### GOAL:
Repeat, please, only the lines from the top of the data down to the line with "FIBRE_HEIGHT = 0.0001"; include both of those lines.

------------------------------

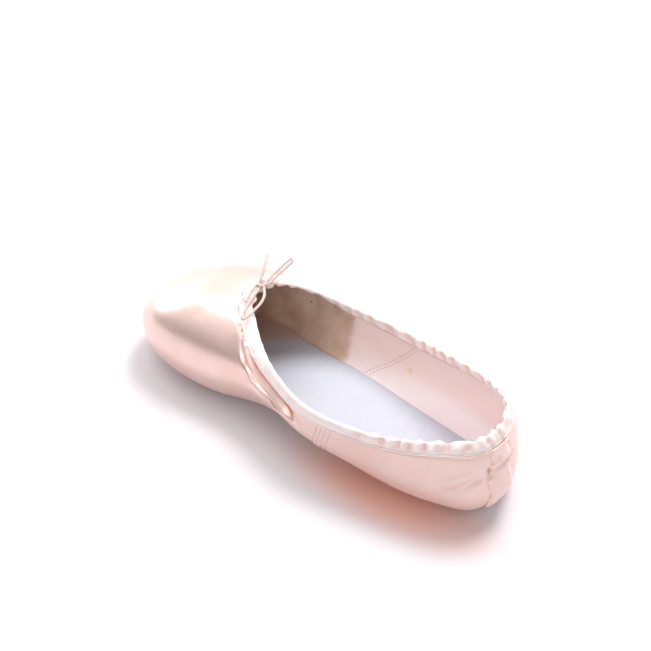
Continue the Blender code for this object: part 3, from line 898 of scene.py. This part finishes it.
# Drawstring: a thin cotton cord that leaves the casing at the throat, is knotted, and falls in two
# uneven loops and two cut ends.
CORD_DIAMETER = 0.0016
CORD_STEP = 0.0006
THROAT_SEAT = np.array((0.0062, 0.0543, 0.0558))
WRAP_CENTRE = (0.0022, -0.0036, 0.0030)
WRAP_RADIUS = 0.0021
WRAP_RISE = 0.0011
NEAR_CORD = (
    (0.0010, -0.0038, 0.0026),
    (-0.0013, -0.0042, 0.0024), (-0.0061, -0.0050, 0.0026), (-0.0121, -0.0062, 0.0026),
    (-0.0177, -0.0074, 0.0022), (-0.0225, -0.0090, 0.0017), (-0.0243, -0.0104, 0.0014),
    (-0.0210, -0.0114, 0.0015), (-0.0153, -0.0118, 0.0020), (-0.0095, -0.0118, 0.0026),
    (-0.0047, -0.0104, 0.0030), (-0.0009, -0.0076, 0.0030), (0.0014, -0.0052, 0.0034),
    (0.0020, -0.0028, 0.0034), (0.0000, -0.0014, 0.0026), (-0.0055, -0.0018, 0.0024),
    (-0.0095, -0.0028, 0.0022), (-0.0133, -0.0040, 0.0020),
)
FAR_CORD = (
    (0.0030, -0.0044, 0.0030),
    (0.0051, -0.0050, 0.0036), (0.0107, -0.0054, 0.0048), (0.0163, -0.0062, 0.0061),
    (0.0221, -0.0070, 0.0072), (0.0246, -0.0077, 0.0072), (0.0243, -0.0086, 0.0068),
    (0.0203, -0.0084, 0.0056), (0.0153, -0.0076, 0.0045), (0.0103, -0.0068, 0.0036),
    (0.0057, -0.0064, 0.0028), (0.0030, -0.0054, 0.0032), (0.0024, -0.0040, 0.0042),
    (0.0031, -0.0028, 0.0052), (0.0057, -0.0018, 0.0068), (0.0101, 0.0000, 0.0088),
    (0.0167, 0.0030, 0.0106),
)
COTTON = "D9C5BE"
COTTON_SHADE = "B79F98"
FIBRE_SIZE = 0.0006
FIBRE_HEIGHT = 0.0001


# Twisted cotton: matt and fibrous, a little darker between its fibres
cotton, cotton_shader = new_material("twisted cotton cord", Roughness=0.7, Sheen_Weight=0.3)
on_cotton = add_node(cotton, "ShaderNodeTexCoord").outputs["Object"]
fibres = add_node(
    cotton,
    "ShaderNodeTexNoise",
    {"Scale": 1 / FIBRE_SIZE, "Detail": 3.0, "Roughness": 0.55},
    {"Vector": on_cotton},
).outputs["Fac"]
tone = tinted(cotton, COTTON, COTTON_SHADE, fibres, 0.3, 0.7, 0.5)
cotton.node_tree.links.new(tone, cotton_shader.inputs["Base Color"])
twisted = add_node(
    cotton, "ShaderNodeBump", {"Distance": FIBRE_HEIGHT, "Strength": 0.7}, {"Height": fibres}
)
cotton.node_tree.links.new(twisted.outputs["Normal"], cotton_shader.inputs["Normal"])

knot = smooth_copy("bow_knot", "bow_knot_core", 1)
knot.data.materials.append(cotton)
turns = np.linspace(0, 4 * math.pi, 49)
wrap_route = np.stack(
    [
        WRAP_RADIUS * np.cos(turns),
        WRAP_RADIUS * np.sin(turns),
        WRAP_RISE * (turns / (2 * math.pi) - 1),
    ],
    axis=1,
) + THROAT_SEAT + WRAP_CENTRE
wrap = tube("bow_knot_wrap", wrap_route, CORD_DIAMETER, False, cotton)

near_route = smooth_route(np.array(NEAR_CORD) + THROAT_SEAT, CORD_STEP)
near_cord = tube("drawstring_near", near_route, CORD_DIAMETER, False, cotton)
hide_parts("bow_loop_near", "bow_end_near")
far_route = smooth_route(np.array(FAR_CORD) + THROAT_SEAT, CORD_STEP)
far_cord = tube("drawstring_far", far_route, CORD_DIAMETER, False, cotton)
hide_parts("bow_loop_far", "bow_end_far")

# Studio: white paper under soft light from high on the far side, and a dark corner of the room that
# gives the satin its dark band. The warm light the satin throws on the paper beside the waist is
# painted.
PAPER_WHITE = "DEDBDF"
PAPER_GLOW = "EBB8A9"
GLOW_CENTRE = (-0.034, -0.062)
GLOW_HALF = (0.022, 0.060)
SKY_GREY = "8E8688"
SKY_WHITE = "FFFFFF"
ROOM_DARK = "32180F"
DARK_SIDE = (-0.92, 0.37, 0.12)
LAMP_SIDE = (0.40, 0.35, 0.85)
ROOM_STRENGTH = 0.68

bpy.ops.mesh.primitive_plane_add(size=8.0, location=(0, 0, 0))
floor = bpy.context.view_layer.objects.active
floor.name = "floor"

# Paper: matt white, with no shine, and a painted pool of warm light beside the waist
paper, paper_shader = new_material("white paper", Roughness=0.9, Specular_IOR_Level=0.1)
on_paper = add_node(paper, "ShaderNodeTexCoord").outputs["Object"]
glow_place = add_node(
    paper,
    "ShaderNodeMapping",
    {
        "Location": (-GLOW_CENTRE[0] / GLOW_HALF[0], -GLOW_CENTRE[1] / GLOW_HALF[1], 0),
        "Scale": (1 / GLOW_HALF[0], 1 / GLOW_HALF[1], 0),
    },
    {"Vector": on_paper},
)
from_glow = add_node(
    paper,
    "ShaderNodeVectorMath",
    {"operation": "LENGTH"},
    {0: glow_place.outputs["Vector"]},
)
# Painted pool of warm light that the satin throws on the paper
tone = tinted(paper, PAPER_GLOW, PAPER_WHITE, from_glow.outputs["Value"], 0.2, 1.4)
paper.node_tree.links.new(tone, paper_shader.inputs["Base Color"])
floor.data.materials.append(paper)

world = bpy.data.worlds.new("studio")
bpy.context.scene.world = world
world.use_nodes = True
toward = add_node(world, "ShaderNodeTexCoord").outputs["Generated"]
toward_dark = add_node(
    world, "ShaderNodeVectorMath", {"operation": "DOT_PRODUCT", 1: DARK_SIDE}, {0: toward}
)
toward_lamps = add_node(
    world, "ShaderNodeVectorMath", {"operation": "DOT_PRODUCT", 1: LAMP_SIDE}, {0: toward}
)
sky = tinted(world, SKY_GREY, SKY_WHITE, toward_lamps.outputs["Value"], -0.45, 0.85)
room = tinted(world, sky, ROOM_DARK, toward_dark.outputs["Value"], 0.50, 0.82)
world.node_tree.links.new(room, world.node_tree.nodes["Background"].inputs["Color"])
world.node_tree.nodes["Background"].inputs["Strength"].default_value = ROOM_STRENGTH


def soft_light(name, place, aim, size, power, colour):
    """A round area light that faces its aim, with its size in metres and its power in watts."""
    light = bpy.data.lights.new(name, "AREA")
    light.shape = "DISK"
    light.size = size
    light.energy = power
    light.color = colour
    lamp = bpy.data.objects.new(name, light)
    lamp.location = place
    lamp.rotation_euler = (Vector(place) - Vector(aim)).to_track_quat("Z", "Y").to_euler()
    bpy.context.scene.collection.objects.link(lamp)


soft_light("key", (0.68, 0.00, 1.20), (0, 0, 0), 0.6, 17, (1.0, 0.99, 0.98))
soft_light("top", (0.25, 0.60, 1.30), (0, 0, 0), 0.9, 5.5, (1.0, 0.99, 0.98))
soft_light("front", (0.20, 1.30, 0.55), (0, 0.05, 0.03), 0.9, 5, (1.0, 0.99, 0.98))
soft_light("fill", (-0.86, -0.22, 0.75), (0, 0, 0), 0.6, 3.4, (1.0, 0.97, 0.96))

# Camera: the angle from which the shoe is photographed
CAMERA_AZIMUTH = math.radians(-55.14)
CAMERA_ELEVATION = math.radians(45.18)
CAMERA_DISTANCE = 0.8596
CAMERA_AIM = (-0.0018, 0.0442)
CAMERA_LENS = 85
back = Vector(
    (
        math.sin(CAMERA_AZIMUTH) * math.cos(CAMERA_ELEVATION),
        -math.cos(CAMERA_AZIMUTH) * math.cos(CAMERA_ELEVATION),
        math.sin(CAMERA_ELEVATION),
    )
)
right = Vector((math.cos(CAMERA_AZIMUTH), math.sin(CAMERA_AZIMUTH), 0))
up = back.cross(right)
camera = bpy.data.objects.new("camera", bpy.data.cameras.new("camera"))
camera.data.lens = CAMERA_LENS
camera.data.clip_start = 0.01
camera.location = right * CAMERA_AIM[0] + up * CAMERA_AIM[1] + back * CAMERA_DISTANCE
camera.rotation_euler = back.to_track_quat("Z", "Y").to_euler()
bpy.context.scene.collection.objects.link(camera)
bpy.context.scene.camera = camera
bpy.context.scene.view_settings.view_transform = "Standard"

------------------------------

### WRITTEN ANSWER:
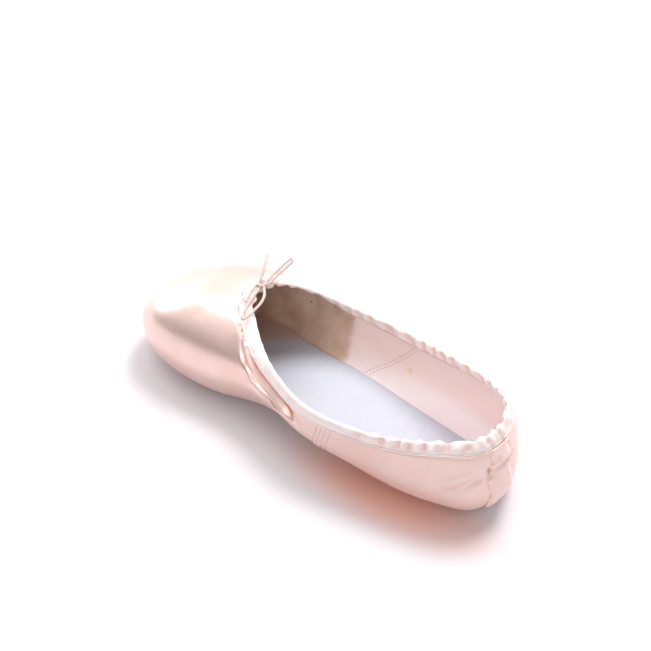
Continue the Blender code for this object: part 3, from line 898 of scene.py. This part finishes it.
# Drawstring: a thin cotton cord that leaves the casing at the throat, is knotted, and falls in two
# uneven loops and two cut ends.
CORD_DIAMETER = 0.0016
CORD_STEP = 0.0006
THROAT_SEAT = np.array((0.0062, 0.0543, 0.0558))
WRAP_CENTRE = (0.0022, -0.0036, 0.0030)
WRAP_RADIUS = 0.0021
WRAP_RISE = 0.0011
NEAR_CORD = (
    (0.0010, -0.0038, 0.0026),
    (-0.0013, -0.0042, 0.0024), (-0.0061, -0.0050, 0.0026), (-0.0121, -0.0062, 0.0026),
    (-0.0177, -0.0074, 0.0022), (-0.0225, -0.0090, 0.0017), (-0.0243, -0.0104, 0.0014),
    (-0.0210, -0.0114, 0.0015), (-0.0153, -0.0118, 0.0020), (-0.0095, -0.0118, 0.0026),
    (-0.0047, -0.0104, 0.0030), (-0.0009, -0.0076, 0.0030), (0.0014, -0.0052, 0.0034),
    (0.0020, -0.0028, 0.0034), (0.0000, -0.0014, 0.0026), (-0.0055, -0.0018, 0.0024),
    (-0.0095, -0.0028, 0.0022), (-0.0133, -0.0040, 0.0020),
)
FAR_CORD = (
    (0.0030, -0.0044, 0.0030),
    (0.0051, -0.0050, 0.0036), (0.0107, -0.0054, 0.0048), (0.0163, -0.0062, 0.0061),
    (0.0221, -0.0070, 0.0072), (0.0246, -0.0077, 0.0072), (0.0243, -0.0086, 0.0068),
    (0.0203, -0.0084, 0.0056), (0.0153, -0.0076, 0.0045), (0.0103, -0.0068, 0.0036),
    (0.0057, -0.0064, 0.0028), (0.0030, -0.0054, 0.0032), (0.0024, -0.0040, 0.0042),
    (0.0031, -0.0028, 0.0052), (0.0057, -0.0018, 0.0068), (0.0101, 0.0000, 0.0088),
    (0.0167, 0.0030, 0.0106),
)
COTTON = "D9C5BE"
COTTON_SHADE = "B79F98"
FIBRE_SIZE = 0.0006
FIBRE_HEIGHT = 0.0001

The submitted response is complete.